For most of my life, I’ve looked on the bright side of things. Waiting anxiously for more than 133,000 thousand Alaskan ballots to be opened, verified, and tallied after Nov. 10 naturally presents a significant opportunity to practice patience as democracy works as intended. That includes our nation’s defining mix of constitutional rights, process integrity, ballot security, and voter trust. In a year with record-breaking voting by mail and absentee, it was no surprise to us that we will not have final results — or anything official — for over a week after Election Day itself.
Alaska will be the last state in the nation to open and count the remaining ballots cast in the 2020 general election. While we calmly wait together for the dedicated team of workers at the Division of Elections to diligently count every vote, I feel grateful to my fellow Alaskans for showing up and exercising a bedrock right of our country: the constitutional right of the people to decide our leaders. Over 68% of eligible Americans voted in this election — that’s the highest rate since the 1900s.
Here in Alaska, ballots cast through Oct. 29 at sites designated as “early vote locations” were included with election night results. All other ballots will be counted beginning Nov. 10, or 7 days after the election. Our election officials will tally ballots carefully, but we won’t have certified results from absentee and questioned ballot counting boards until November 18, a timeline in line with counting procedures in previous elections.

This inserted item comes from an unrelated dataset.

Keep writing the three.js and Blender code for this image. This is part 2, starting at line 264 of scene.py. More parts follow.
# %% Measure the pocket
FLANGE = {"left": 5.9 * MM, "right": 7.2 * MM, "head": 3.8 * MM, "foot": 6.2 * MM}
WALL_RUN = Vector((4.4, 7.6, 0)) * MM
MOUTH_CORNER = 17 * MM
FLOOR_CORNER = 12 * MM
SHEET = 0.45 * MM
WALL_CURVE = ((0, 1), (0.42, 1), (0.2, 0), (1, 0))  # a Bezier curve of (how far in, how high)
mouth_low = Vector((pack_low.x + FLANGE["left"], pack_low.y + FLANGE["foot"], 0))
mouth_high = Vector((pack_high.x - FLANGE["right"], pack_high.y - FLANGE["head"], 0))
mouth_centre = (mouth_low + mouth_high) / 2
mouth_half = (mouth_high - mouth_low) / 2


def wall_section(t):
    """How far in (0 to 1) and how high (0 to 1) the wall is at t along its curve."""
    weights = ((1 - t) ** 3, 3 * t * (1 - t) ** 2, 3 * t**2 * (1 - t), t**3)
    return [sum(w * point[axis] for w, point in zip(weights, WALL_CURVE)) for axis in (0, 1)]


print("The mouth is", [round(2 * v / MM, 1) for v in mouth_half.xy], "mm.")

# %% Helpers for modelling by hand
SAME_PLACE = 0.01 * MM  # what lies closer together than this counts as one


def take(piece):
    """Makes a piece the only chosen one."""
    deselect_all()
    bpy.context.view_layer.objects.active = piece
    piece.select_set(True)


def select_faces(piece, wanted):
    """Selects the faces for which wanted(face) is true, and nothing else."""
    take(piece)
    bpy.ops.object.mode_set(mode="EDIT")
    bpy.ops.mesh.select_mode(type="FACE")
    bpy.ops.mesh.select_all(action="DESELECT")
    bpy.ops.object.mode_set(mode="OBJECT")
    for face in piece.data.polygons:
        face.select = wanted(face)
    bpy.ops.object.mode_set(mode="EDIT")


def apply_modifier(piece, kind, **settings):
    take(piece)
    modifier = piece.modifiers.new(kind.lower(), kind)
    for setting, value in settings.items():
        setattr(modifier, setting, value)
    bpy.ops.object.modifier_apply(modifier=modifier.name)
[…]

COVID-19 shifted the way that many Alaskans participated in this election; an unprecedented number of folks voted absentee by mail. The vote counting process is now proceeding as the Division of Elections described ahead of time, including a verification process that ensures that no vote is counted twice. This week is a reminder that for democracy to work for all of us, every voter must have their voice heard and vote counted – and that process takes time. Votes cast in Unalakleet and Nunam Iqua will count equally to those cast in Fairbanks and Juneau. As we know better than any state, our neighbors in rural communities often vote by mail, which can slow the arrival of their ballots at vote counting centers. As long as a ballot was cast by 8 p.m. on Nov. 3, 2020, however, the timing or location of that voted ballot is irrelevant to its legitimacy. All votes count.

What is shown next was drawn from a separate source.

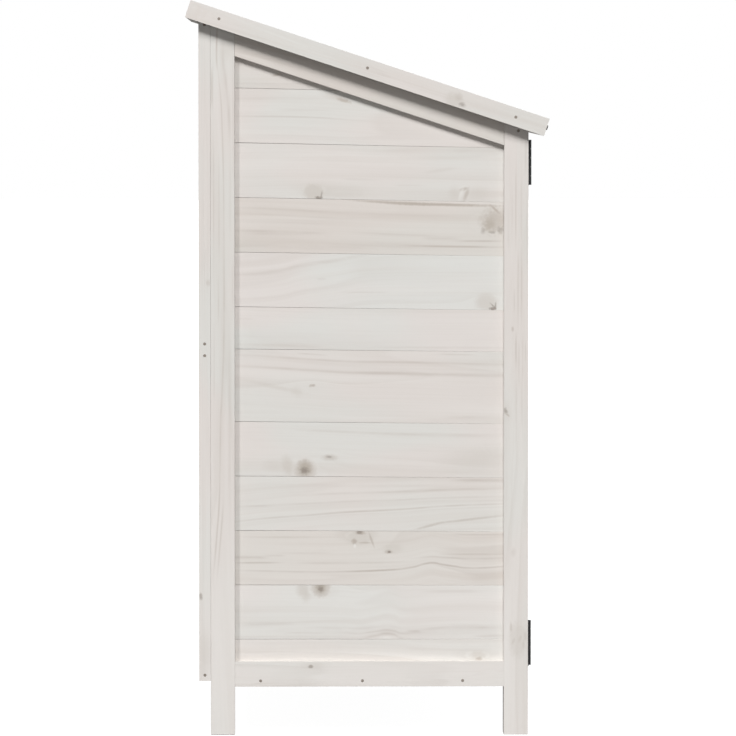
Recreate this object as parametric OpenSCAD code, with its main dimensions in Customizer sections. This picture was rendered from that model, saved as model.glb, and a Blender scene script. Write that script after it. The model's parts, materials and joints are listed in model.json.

Until Nov. 18, we will practice our patience and wait for the Division of Elections to announce the winners of dozens of state and federal level races. We owe that to the candidates who worked so hard to promote their vision of Alaska’s future. We owe that to the many Alaskans who turned out to support those candidates with volunteer hours on the phone, financial contributions, and cold mornings waving signs. While voters have made their choices, the only way to know that choice is to count every vote, from every corner of our state. I now call on my fellow Alaskans to practice patience and resilience with me.
• Niesje Steinkruger is a retired superior court judge and resides in Fairbanks.